WHAT YOU SHOULD DO :: Every line of the material that follows must be printed again exactly.

INFORMATION PROVIDED ::
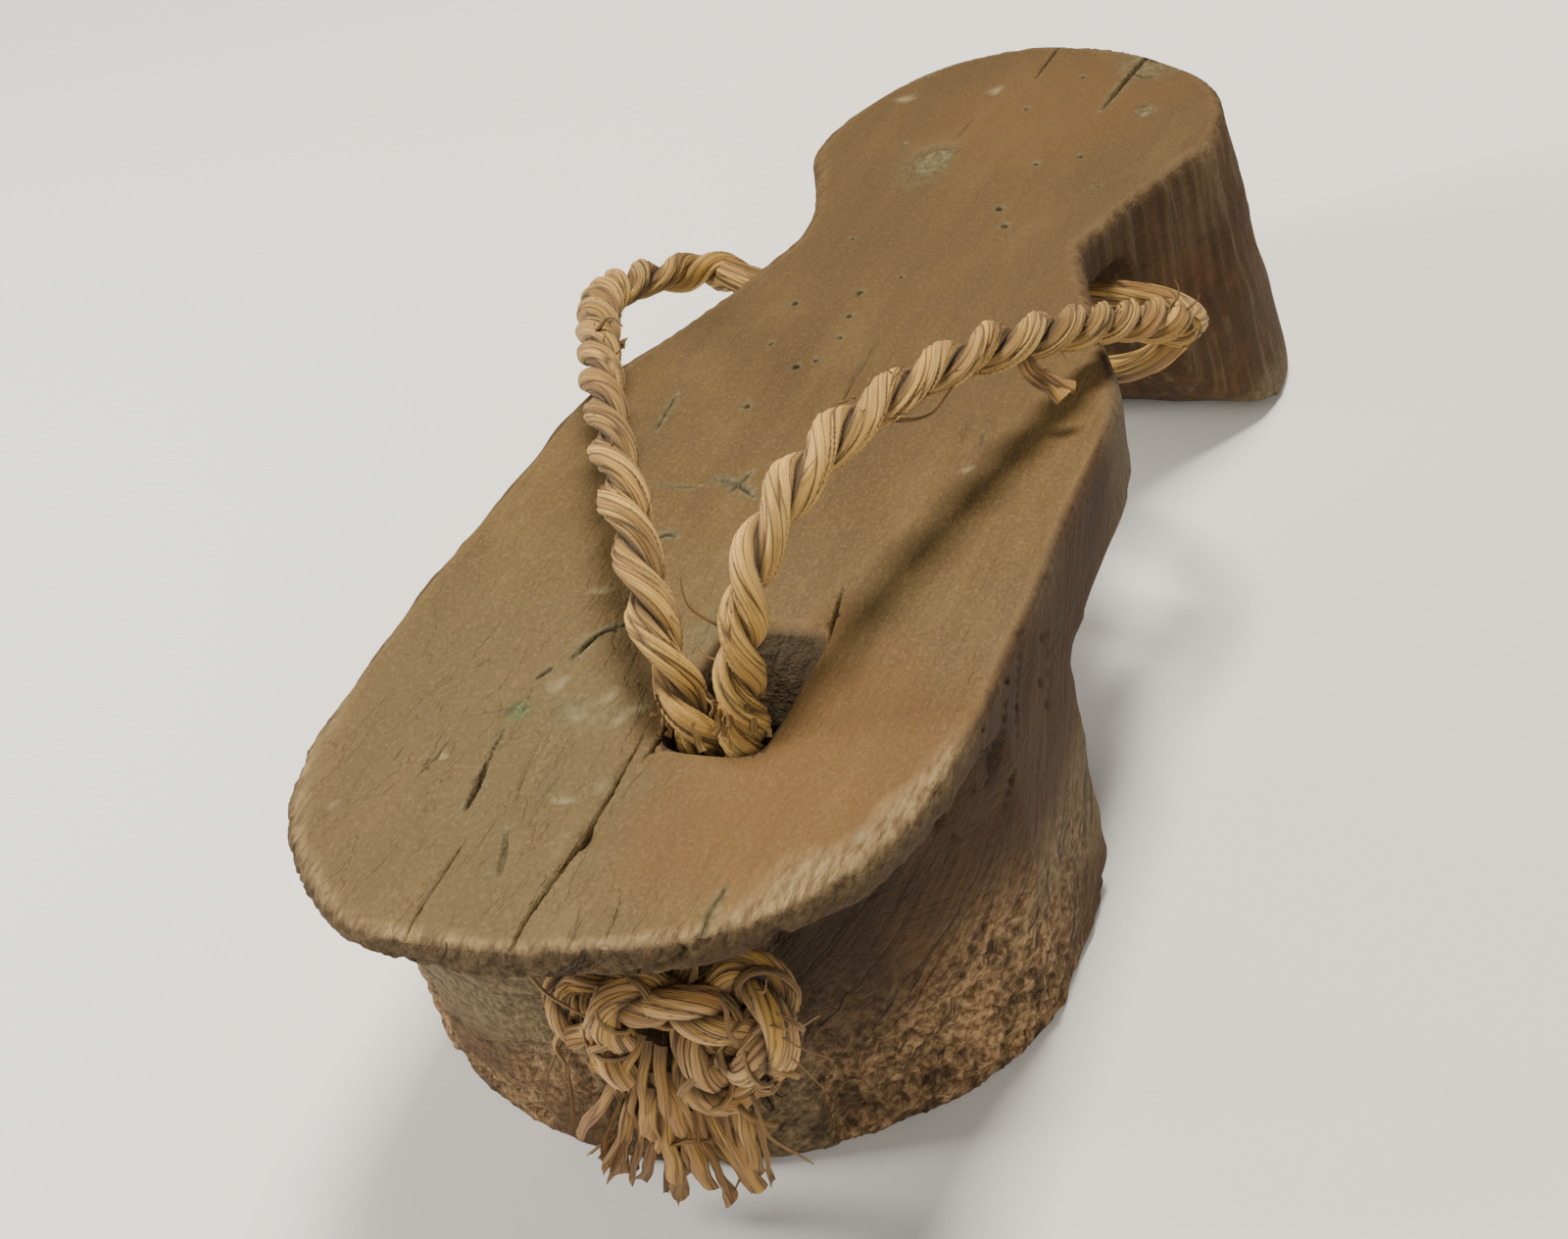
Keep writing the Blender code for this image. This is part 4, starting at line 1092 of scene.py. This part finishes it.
# %% Run a graph on a guide
def guide(chains):
    """Chains of points as one mesh of edges. Each chain is a dict of point arrays with its attributes."""
    mesh = bpy.data.meshes.new("guide")
    edges, start = [], 0
    for chain in chains:
        count = len(chain["places"])
        edges += [(start + i, start + i + 1) for i in range(count - 1)]
        start += count
    mesh.from_pydata(metres(np.vstack([chain["places"] for chain in chains])).tolist(), edges, [])
    for key in sorted(set(chains[0]) - {"places"}):
        values = np.concatenate([np.broadcast_to(chain[key], len(chain["places"])) for chain in chains])
        mesh.attributes.new(key, "FLOAT", "POINT").data.foreach_set("value", values.astype(np.float32))
    return shown("guide", mesh)


def grow(chains, graph, **inputs):
    """Runs a graph on a guide of these chains, and returns the result as a plain mesh."""
    obj = guide(chains)
    modifier = obj.modifiers.new(graph.name, "NODES")
    modifier.node_group = graph
    sockets = {item.name: item.identifier for item in graph.interface.items_tree if item.in_out == "INPUT"}
    for label, value in inputs.items():
        modifier[sockets[label.replace("_", " ")]] = value
    return baked(obj)


def lay_ply(chain, out, radius, fibres, **inputs):
    """One ply as a mesh. How far out it lies, its radius and the height of its fibres are in millimetres."""
    return grow([chain], ply_graph, Distance_Out=out * MM, Ply_Radius=radius * MM,
                Fibre_Height=fibres * MM, **inputs)


def joined(name, meshes):
    """Several meshes as one smooth object, with the materials of the first."""
    whole = bpy.data.meshes.new(name)
    with editing(whole) as bm:
        for mesh in meshes:
            bm.from_mesh(mesh)
    for material in meshes[0].materials:
        whole.materials.append(material)
    whole.shade_smooth()
    return shown(name, whole)


print("ready to lay rope")

# %% [markdown]
# ## The thong
#
# The plies of one strand differ only in the angle at which they start, half a turn apart. A
# strand's girth swells and thins a little, as hand-made rope does, and the right strand closes to a
# rounded tip. Under the waist each ply runs alone.

# %% Lay the strands and the plies under the waist
ROPE_RADIUS, PLY_SHARE, WAIST_PLY_RADIUS = 3.3, 0.56, 2.1
THINNEST, SWELL = 0.92, 0.14         # shares of the girth
STRAND_FIBRES, WAIST_FIBRES = 0.5, 0.4
STRAND_WIND = 170.0                  # radians per metre that the leaves wind round their own ply
STRAND_STEP, WAIST_STEP = 0.65, 1.0
STRAND_SIDES, WAIST_SIDES = 50, 32
TIP_LENGTH = 2.6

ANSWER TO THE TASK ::
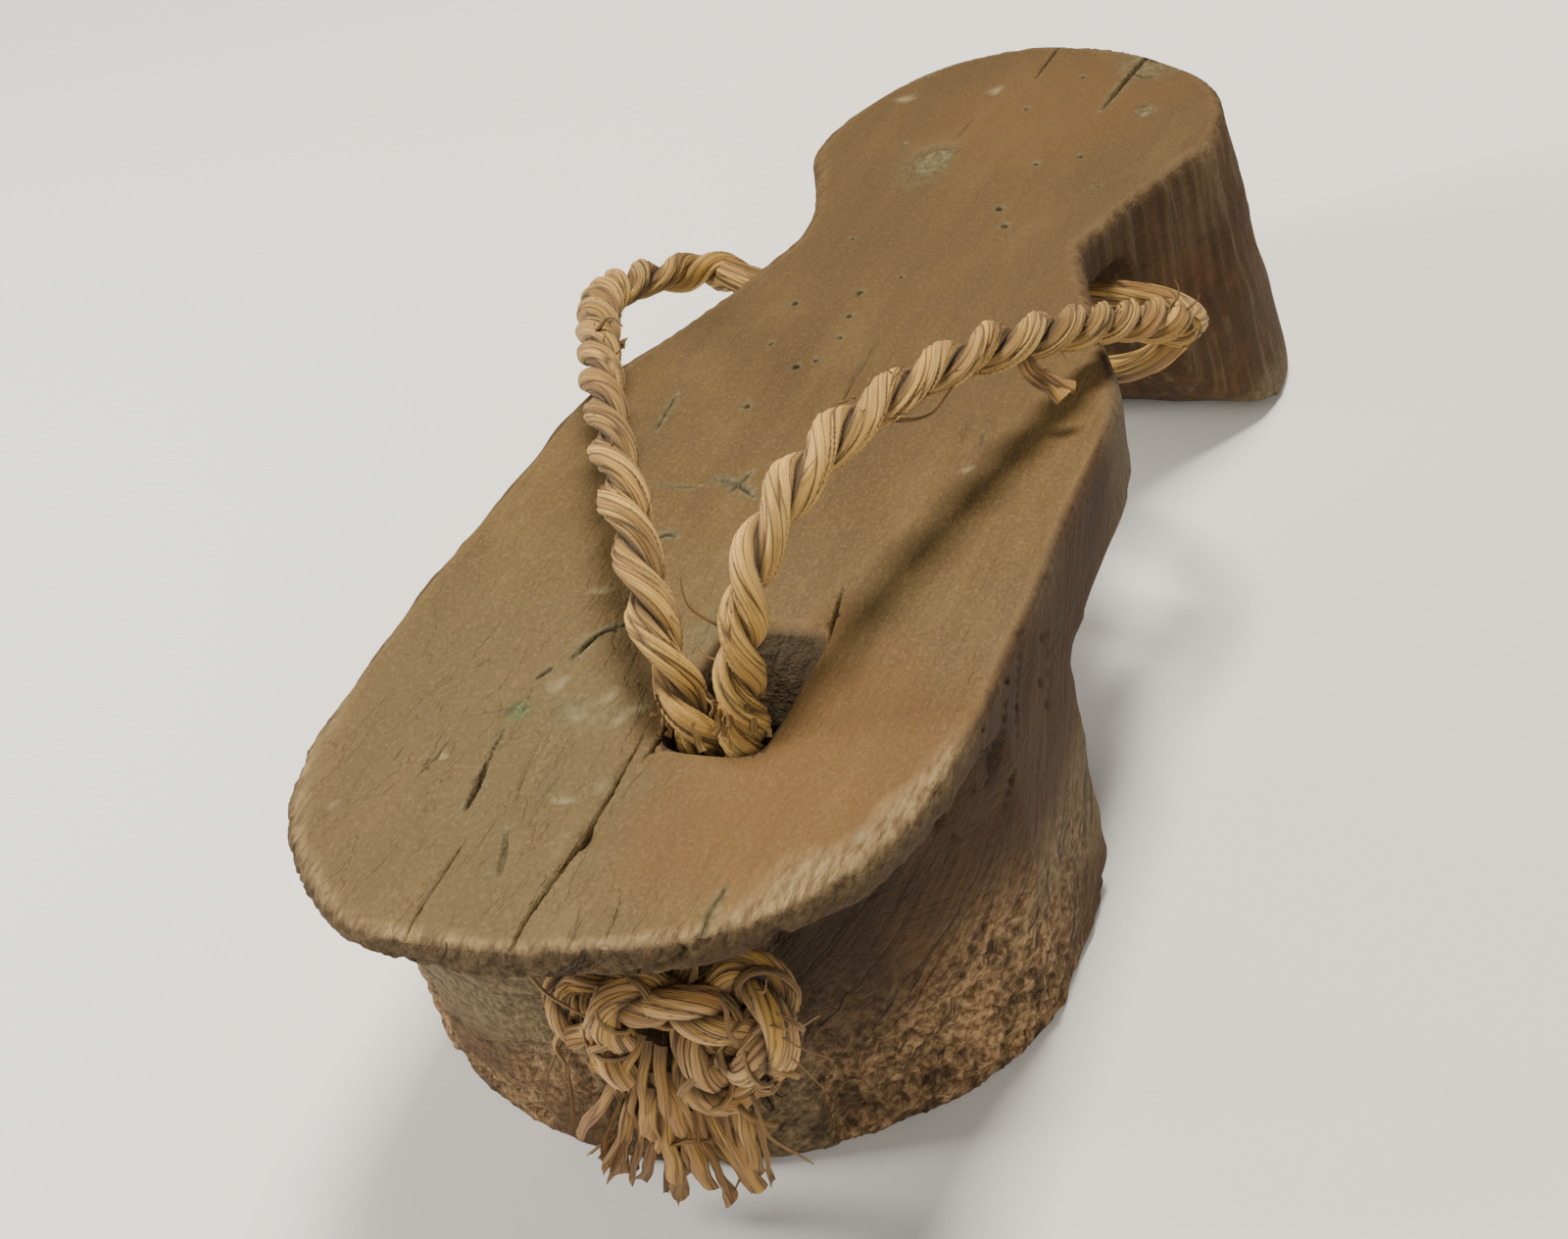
Keep writing the Blender code for this image. This is part 4, starting at line 1092 of scene.py. This part finishes it.
# %% Run a graph on a guide
def guide(chains):
    """Chains of points as one mesh of edges. Each chain is a dict of point arrays with its attributes."""
    mesh = bpy.data.meshes.new("guide")
    edges, start = [], 0
    for chain in chains:
        count = len(chain["places"])
        edges += [(start + i, start + i + 1) for i in range(count - 1)]
        start += count
    mesh.from_pydata(metres(np.vstack([chain["places"] for chain in chains])).tolist(), edges, [])
    for key in sorted(set(chains[0]) - {"places"}):
        values = np.concatenate([np.broadcast_to(chain[key], len(chain["places"])) for chain in chains])
        mesh.attributes.new(key, "FLOAT", "POINT").data.foreach_set("value", values.astype(np.float32))
    return shown("guide", mesh)


def grow(chains, graph, **inputs):
    """Runs a graph on a guide of these chains, and returns the result as a plain mesh."""
    obj = guide(chains)
    modifier = obj.modifiers.new(graph.name, "NODES")
    modifier.node_group = graph
    sockets = {item.name: item.identifier for item in graph.interface.items_tree if item.in_out == "INPUT"}
    for label, value in inputs.items():
        modifier[sockets[label.replace("_", " ")]] = value
    return baked(obj)


def lay_ply(chain, out, radius, fibres, **inputs):
    """One ply as a mesh. How far out it lies, its radius and the height of its fibres are in millimetres."""
    return grow([chain], ply_graph, Distance_Out=out * MM, Ply_Radius=radius * MM,
                Fibre_Height=fibres * MM, **inputs)


def joined(name, meshes):
    """Several meshes as one smooth object, with the materials of the first."""
    whole = bpy.data.meshes.new(name)
    with editing(whole) as bm:
        for mesh in meshes:
            bm.from_mesh(mesh)
    for material in meshes[0].materials:
        whole.materials.append(material)
    whole.shade_smooth()
    return shown(name, whole)


print("ready to lay rope")

# %% [markdown]
# ## The thong
#
# The plies of one strand differ only in the angle at which they start, half a turn apart. A
# strand's girth swells and thins a little, as hand-made rope does, and the right strand closes to a
# rounded tip. Under the waist each ply runs alone.

# %% Lay the strands and the plies under the waist
ROPE_RADIUS, PLY_SHARE, WAIST_PLY_RADIUS = 3.3, 0.56, 2.1
THINNEST, SWELL = 0.92, 0.14         # shares of the girth
STRAND_FIBRES, WAIST_FIBRES = 0.5, 0.4
STRAND_WIND = 170.0                  # radians per metre that the leaves wind round their own ply
STRAND_STEP, WAIST_STEP = 0.65, 1.0
STRAND_SIDES, WAIST_SIDES = 50, 32
TIP_LENGTH = 2.6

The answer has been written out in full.